Unlike Isaiah’s servant, Jack Roosevelt Robinson did have a “stately bearing to make us look at him,” and an “appearance that would attract us to him.” A four-sport letterman at the University of California at Los Angeles, Robinson starred on the football team while winning the national championship in the long jump. During World War II, he was accepted into Officer Candidate School and commissioned as a second lieutenant.

But breaking baseball’s color line required a skill far beyond physical dexterity—one Robinson did not know whether he could muster. He admitted that “all my life I had believed in payback, retaliation.”

When in the Army, he had faced court-martial for refusing to move to the back of a bus. He was eventually acquitted, but could someone who considered his dignity “the most luxurious possession, the richest treasure,” agree to, as Robinson put it, “sell [his] birthright?”

Brooklyn Dodgers owner Branch Rickey made Robinson promise not to retaliate against any racist taunts, jeers, or threats for his first three years in the majors. To win over a baseball establishment highly skeptical of integration, Robinson faced the same treatment as Isaiah’s servant: “Though he was harshly treated, he submitted and opened not his mouth; like a lamb led to the slaughter or a sheep before the shearers, he was silent and opened not his mouth.”

The prejudices he faced said much more about American society than Robinson, again echoing Isaiah: “It was our infirmities that he bore, our sufferings that he endured.” Philadelphia Phillies manager Ben Chapman spearheaded such vicious bench-jockeying that Robinson later wrote he wanted to explode with rage. Yet when the abuse led to a backlash that jeopardized Chapman’s job, Robinson graciously agreed to pose with a man who had baited him with racist taunts.

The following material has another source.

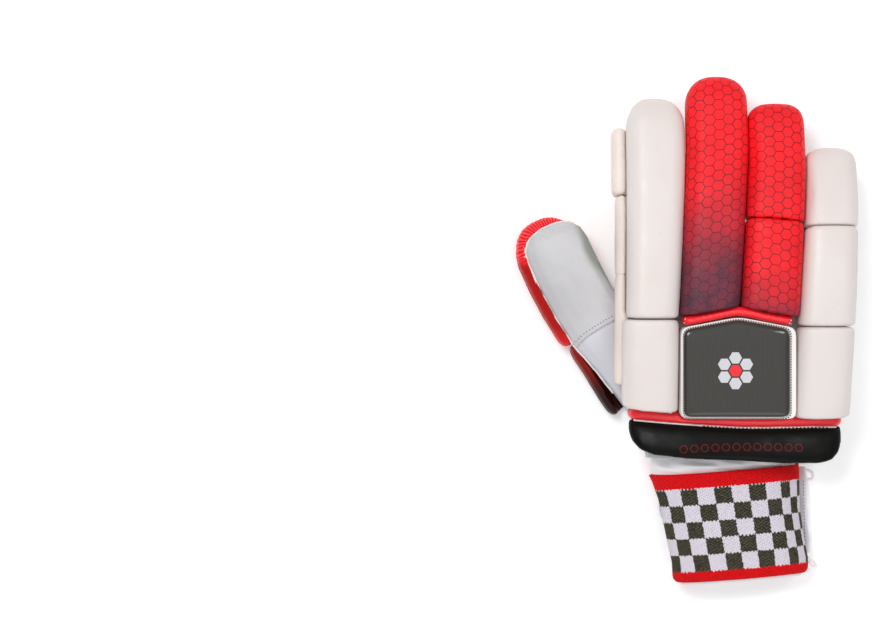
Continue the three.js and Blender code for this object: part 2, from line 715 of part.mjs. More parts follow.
function flareForm() {
  const edge = cuffLine(FLARE_START, FLARE_Z, CUFF_HALF);
  const tilt = radians(FLARE_TILT);
  return skin(
    FLARE_SECTIONS.map(({ at, size, thin }) => {
      const start = edge.getPointAt((at + 1) / 2);
      const halfLength = (size * FLARE_LENGTH) / 2;
      const outline = section(
        halfLength,
        (thin * FLARE_THICKNESS) / 2,
        FLARE_SQUARENESS,
        FLARE_POINTS,
      );
      return outline.map(([run, up]) => {
        const behind = halfLength + run;
        const y = start.y - Math.cos(tilt) * behind - Math.sin(tilt) * up;
        return new THREE.Vector3(start.x, y, start.z + Math.sin(tilt) * behind + Math.cos(tilt) * up);
      });
    }),
  );
}

// Sleeve and band: rings at a distance behind the hand shell
const WRIST_X = HAND_CENTRE + HAND_SECTIONS[0].shift * HAND_WIDTH;
const BAND_MIDDLE = TAB_THICKNESS + SEAM + BAND_THICKNESS / 2; // height of the band's middle
const SLEEVE_INSIDE = SEAM + BAND_WALL; // sleeve's surface to the band's outer surface

function sleeveRing(distance, grow) {
  const past = Math.max(distance - SLEEVE_NECK, 0);
  const share = past / BAND_LENGTH;
  const lean = radians(BAND_LEAN);
  const turn = radians(BAND_TURN) * clamp(distance / SLEEVE_NECK, 0, 1);
  const x = WRIST_X + Math.sin(lean) * past;
  const y = -WRIST_REACH - Math.min(distance, SLEEVE_NECK) - Math.cos(lean) * past;
  const halfWidth = mix(BAND_WIDTH, BAND_HEM_WIDTH, share) / 2 - SLEEVE_INSIDE + grow;
  const halfHeight = BAND_THICKNESS / 2 - SLEEVE_INSIDE + grow;
  return section(halfWidth, halfHeight, HAND_SECTIONS[0].square, HAND_POINTS).map(
    ([across, up]) =>
      new THREE.Vector3(x + Math.cos(turn) * across, y + Math.sin(turn) * across, BAND_MIDDLE + up),
  );
}

function sleeveForm(grow) {
  const end = grow < 0 ? -grow : 0;
  const mouth = handRing(HAND_SECTIONS[0], grow, 0).map((p) => p.setY(-WRIST_REACH - SEAM + end));
  const full = SLEEVE_NECK + BAND_LENGTH + BAND_HEM + end;
  const distances = [SLEEVE_NECK, SLEEVE_NECK + BAND_LENGTH / 2, full];
  return skin([mouth, ...distances.map((distance) => sleeveRing(distance, grow))]);
}

function bandForm(grow) {
  const end = grow < SLEEVE_INSIDE ? SEAM : 0;
  const distances = [SLEEVE_NECK - end, SLEEVE_NECK + BAND_LENGTH / 2, SLEEVE_NECK + BAND_LENGTH + end];
  return skin(distances.map((distance) => sleeveRing(distance, grow)));
}

// Tab under the band: a strip whose free edge curls up, with its length along the band
function tabForm() {
  const flat = TAB_WIDTH - TAB_CURLED;
  const bend = 0.7 * TAB_CURLED;
  const profile = new THREE.Shape();
  profile.moveTo(-flat, 0);
  profile.lineTo(0, 0);
  profile.quadraticCurveTo(bend, 0, TAB_CURLED, TAB_CURL);
  profile.lineTo(TAB_CURLED - 0.5 * TAB_THICKNESS, TAB_CURL + 0.85 * TAB_THICKNESS);
  profile.quadraticCurveTo(bend - 0.5 * TAB_THICKNESS, TAB_THICKNESS, 0, TAB_THICKNESS);
  profile.lineTo(-flat, TAB_THICKNESS);
  profile.closePath();
  const geometry = new THREE.ExtrudeGeometry(profile, {
    depth: TAB_LENGTH,
    bevelEnabled: false,
    curveSegments: 4,
  });
  geometry.rotateX(Math.PI / 2);
  geometry.rotateZ(radians(TAB_LEAN));
  const edge = WRIST_X + BAND_WIDTH / 2 + TAB_OUTSET;
  geometry.translate(edge - TAB_CURLED, -WRIST_REACH - SLEEVE_NECK, FLOOR);
  return solidFrom(geometry);
}

// The glove

const glove = new THREE.Group();
const add = (name, solid, material) => glove.add(meshOf(name, solid, material));

const handGrown = handForm(SEAM);
const thumbGrown = thumbForm(SEAM);
const thumbCavity = thumbForm(-LEATHER);
const stallsGrown = new Map(Object.values(FINGERS).map((finger) => [finger, stallForm(finger, SEAM)]));
const bodyGrown = [handGrown, thumbGrown, ...stallsGrown.values()].reduce((a, b) => a.add(b));

let handShell = handForm(0).subtract(handForm(-LEATHER)).subtract(thumbCavity);
for (const [name, finger] of Object.entries(FINGERS)) {
  const cavity = stallForm(finger, -LEATHER);
  add(`${name}_stall`, stallForm(finger, 0).subtract(cavity).subtract(handGrown), leather);
  handShell = handShell.subtract(cavity);
}
add("hand_shell", handShell, cloth);
add("thumb_stall", thumbForm(0).subtract(thumbCavity).subtract(handGrown), leather);

const plateGrown = plateForm(SEAM);
let padsGrown = plateGrown;
for (const [name, [finger, from, to, slants, material]] of Object.entries(FINGER_PADS)) {
  const form = padForm(finger, from, to, slants, 0);
  add(name, form.subtract(bodyGrown).subtract(plateGrown), material);
  padsGrown = padsGrown.add(padForm(finger, from, to, slants, SEAM));
}
for (const [name, shape] of Object.entries(GUARDS))
  add(name, guardForm(...shape, 0).subtract(bodyGrown).subtract(padsGrown), cream);

const guardsGrown = Object.values(GUARDS)
  .map((shape) => guardForm(...shape, SEAM))
  .reduce((a, b) => a.add(b));
const thumbPads = {
  thumb_pad_tip: [THUMB_PAD_SPLIT + half / THUMB_LENGTH, 1, THUMB_PAD],
  thumb_pad_base: [THUMB_PAD_START, THUMB_PAD_SPLIT - half / THUMB_LENGTH, THUMB_PAD_BASE],
};
for (const [name, shape] of Object.entries(thumbPads))
  add(name, thumbPadForm(...shape, 0).subtract(bodyGrown).subtract(guardsGrown), red);

add("knuckle_plate", plateForm(0).subtract(handGrown), cream);
add("plate_piping", pipingForm(), trim);
add("plate_panel", panelForm(), black);
add("knuckle_roll", knuckleRollForm().subtract(handGrown).subtract(padsGrown), red);
const rollGrown = cuffRollForm(SEAM);
const cuffPipingGrown = cuffPipingForm(SEAM);
add("cuff_roll", cuffRollForm(0).subtract(handGrown).subtract(padsGrown), red);
add("cuff_piping", cuffPipingForm(0).subtract(rollGrown), trim);
add(
  "cuff_flare",
  flareForm().subtract(handGrown).subtract(rollGrown).subtract(cuffPipingGrown),
  black,
);

add("wrist_sleeve", sleeveForm(0).subtract(sleeveForm(-SLEEVE_WALL)), cloth);
add("wrist_band", bandForm(SLEEVE_INSIDE).subtract(bandForm(SEAM)), knit);
add("wrist_tab", tabForm(), cloth);

export default glove;
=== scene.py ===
"""A right-hand cricket batting glove, dressed around its fixed frame.

Everything is in metres: +Z is up, +Y runs to the fingertips and -X to the thumb.
"""

import math
import random

import bmesh
import bpy
from mathutils import Matrix, Vector, noise
from mathutils.bvhtree import BVHTree


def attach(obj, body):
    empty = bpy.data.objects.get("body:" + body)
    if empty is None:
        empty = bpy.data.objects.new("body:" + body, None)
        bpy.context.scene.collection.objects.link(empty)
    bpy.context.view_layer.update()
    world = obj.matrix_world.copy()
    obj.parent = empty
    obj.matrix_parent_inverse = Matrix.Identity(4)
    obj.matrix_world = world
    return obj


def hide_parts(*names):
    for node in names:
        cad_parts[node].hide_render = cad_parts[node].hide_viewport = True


bl_info = {
    "name": "Cricket batting glove",
    "version": (1, 0, 0),
    "blender": (4, 5, 0),
    "location": "3D View > Sidebar > Glove",
    "description": "Dresses a batting glove in padded leather, printed foam and a checked knit cuff",
    "category": "Add Mesh",
}

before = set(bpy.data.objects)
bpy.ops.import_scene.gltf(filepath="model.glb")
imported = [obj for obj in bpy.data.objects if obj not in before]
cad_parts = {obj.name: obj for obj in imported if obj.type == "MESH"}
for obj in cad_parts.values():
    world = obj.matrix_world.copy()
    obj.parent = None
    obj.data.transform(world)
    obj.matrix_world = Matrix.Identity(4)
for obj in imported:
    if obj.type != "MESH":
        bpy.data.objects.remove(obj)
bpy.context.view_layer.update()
MM = 0.001


def paint(code):
    """A colour given as six hex digits, as linear red, green, blue and one."""
    values = [int(code[i : i + 2], 16) / 255 for i in (0, 2, 4)]
    return [v / 12.92 if v < 0.04045 else ((v + 0.055) / 1.055) ** 2.4 for v in values] + [1.0]


def mix(a, b, share):
    return a + (b - a) * share


def clamp(value, low=0.0, high=1.0):
    return max(low, min(high, value))


def smoothstep(low, high, value):
    share = clamp((value - low) / (high - low))
    return share * share * (3 - 2 * share)


def bell(value):
    return math.exp(-(value**2))


def interpolate(rows, place):
    """Value at a place in a table of pairs, held beyond its ends."""
    if place <= rows[0][0]:
        return rows[0][1]
    for (p, a), (q, b) in zip(rows, rows[1:]):
        if place <= q:
            return mix(a, b, (place - p) / (q - p))
    return rows[-1][1]


# Sizes and colours


def length(name, value, description):
    return bpy.props.FloatProperty(
        name=name,
        description=description,
        default=value * MM,
        min=0.0,
        unit="LENGTH",
        precision=4,
    )


def colour(name, code, description):
    return bpy.props.FloatVectorProperty(
        name=name,
        description=description,
        default=paint(code),
        size=4,
        min=0.0,
        max=1.0,
        subtype="COLOR",
    )


class GloveSizes(bpy.types.PropertyGroup):
    """Sizes of the glove's finish."""

    puff: length("Pad puff", 1.2, "How far the foam may crown above its plain shape")
    cell: length("Hexagon", 6.2, "Distance across the flats of a printed hexagon")
    print_line: length("Printed line", 0.5, "Width of the lines of the hexagon print")
    check_width: length("Check width", 10.1, "Width of a check of the band, around the wrist")
    check_height: length("Check height", 10.0, "Height of a check of the band")
    knit_edge: length("Knit edge", 7.6, "Width of the plain knit edge of the band")
    wale: length("Wale", 1.1, "Distance between two wales of the knit")
    stitch: length("Stitch", 1.05, "Length of a stitch of the plate")
    stitch_pitch: length("Stitch pitch", 1.5, "Distance from one stitch of the plate to the next")
    thumb_pitch: length("Thumb stitch pitch", 1.9, "Distance from one stitch of the thumb to the next")
    fold: length("Sleeve fold", 1.0, "Depth of the folds of the wrist sleeve")
    grain: length("Grain", 0.7, "Size of the grain of the leather")
    window: length("Window crown", 1.6, "How far the clear window crowns above its piping")
    emblem: length("Emblem", 6.6, "Distance across the flats of a cell of the plate's emblem")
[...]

The insults didn’t just come from the opposing dugout. Robinson’s own manager with the minor-league Montreal Royals in 1946, Clay Hopper, used a racial epithet to ask whether African Americans were even human beings.

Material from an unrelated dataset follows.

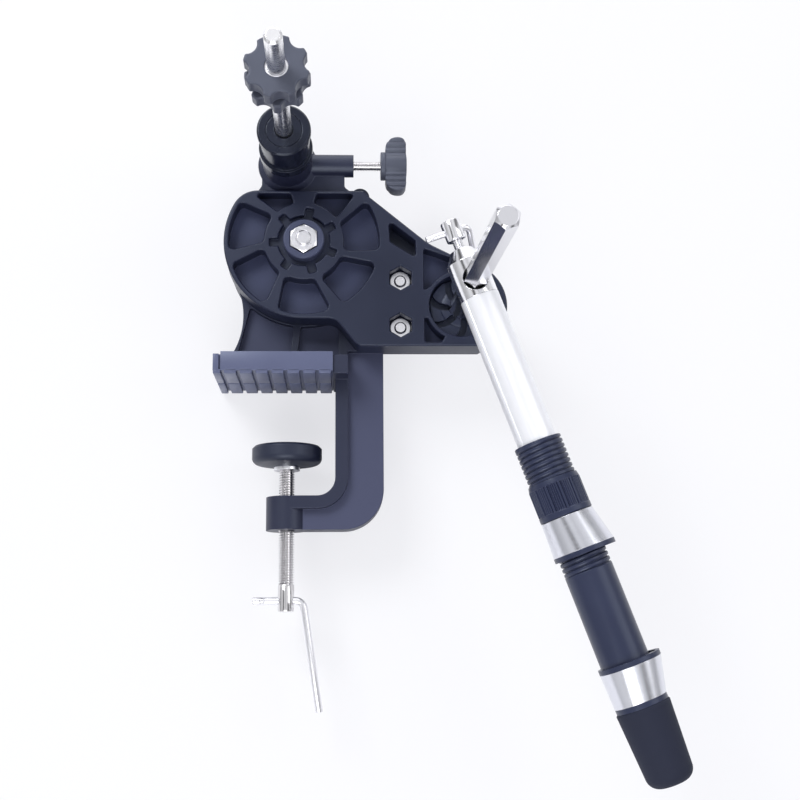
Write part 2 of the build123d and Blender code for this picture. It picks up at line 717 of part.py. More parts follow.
def make_spool_seat():
    """Flange that the spool rests against, with a fine groove round its face."""
    back = SEAT_FACE + SEAT_THICK
    seat = along_y(SEAT_RADIUS, SEAT_FACE, back, 0, SPINDLE_Z)
    seat = chamfer(seat.faces().sort_by(Axis.Y)[0].edges(), 0.8)
    seat -= along_y(SPINDLE_RADIUS, SEAT_FACE - 1, back + 1, 0, SPINDLE_Z)
    seat -= along_y(SPINDLE_RADIUS + SEAT_SINK, SEAT_FACE - 1, SEAT_FACE + 2.0, 0, SPINDLE_Z)
    return seat - ring_y(SEAT_LINE, SEAT_LINE - 0.4, SEAT_FACE - 1, SEAT_FACE + 0.4, 0, SPINDLE_Z)


# ---- star knobs
def star_face(turn):
    """Eight-lobed outline about the spindle axis."""
    face = Circle(STAR_KNOB_RADIUS)
    scallop = Pos(STAR_ROOT + SCALLOP_RADIUS, 0) * Circle(SCALLOP_RADIUS)
    for k in range(STAR_LOBES):
        face -= Rot(0, 0, turn + 360 / STAR_LOBES * (k + 0.5)) * scallop
    return fillet(face.vertices(), 0.9)


def star_plate(turn, front, back):
    """Star knob plate with broken front edges."""
    plate = slab(Pos(0, SPINDLE_Z) * star_face(turn), front, back)
    return chamfer(plate.faces().sort_by(Axis.Y)[0].edges(), 0.5)


def make_star_knob_upper():
    """Ring nut that closes the collet."""
    back = STAR_FRONT + STAR_THICK
    knob = star_plate(STAR_UPPER_TURN, STAR_FRONT, back)
    return knob - along_y(COLLET_RADIUS, STAR_FRONT - 1, back + 1, 0, SPINDLE_Z)


def star_lower_front():
    """Front of the lower star."""
    return STAR_FRONT + STAR_THICK + GAP + NECK_GAP


def make_star_knob_lower():
    """Body with its own star, a neck under the ring nut and a boss that meets the spool."""
    front = star_lower_front()
    back = front + STAR_LOWER_THICK
    knob = star_plate(0.0, front, back)
    knob += along_y(BOSS_RADIUS, front - NECK_GAP, front, 0, SPINDLE_Z)
    knob += along_y(BOSS_RADIUS, back, back + BOSS_LENGTH, 0, SPINDLE_Z)
    return knob - along_y(COLLET_RADIUS, front - NECK_GAP - 1, back + BOSS_LENGTH + 1, 0, SPINDLE_Z)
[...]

But at a time the armed forces remained segregated, and Martin Luther King Jr. was still in college, Robinson’s on-field achievements despite these indignities began converting the hearts and minds so critical to the civil rights movement’s success. Longtime Dodger broadcaster Red Barber spoke for many Americans when he admitted, “Robinson did more for me than I did for him,” making him recognize that “I had to change my outlook on racial equations… I had to begin thinking differently.”

Once he had successfully integrated baseball, Robinson would regain the voice he had temporarily sacrificed. Later in his life, he criticized black separatists as too radical—and the NAACP as too timid. He kept pushing for his vision for civil rights, based on “the ballot and the buck,” at a time others might have rested on their laurels. After the price he had paid, he could not do otherwise.

But the stress had taken its toll. Staying silent “ate him alive,” as one historian put it. Red Barber believed the abuse, and Robinson’s inability to respond to it, hastened his demise: “They said that Robinson died from diabetes and other things. I think he died from the load he carried.”

His Kansas City Monarchs teammate, Sammie Haynes, put it more bluntly: “He knew he had the whole black race, so to speak, on his shoulders. So he just said, ‘I can take it. I can handle it. I will take it for the rest of the country and the guys.’ And that’s why he took all that mess. And it killed him.”

“If he gives his life as an offering for sin, he shall see his descendants in a long life, and the will of the Lord shall be accomplished through him.” Fewer Americans epitomized these words from Isaiah more than Jack Roosevelt Robinson, and fewer to more profound effect.

As Christians worldwide hear those words this afternoon, 75 years to the day after he first stepped onto the grass of Brooklyn’s Ebbets Field, people of all faiths, colors, and nationalities can resolve to emulate Robinson’s heroic example of sacrifice in pursuit of the good.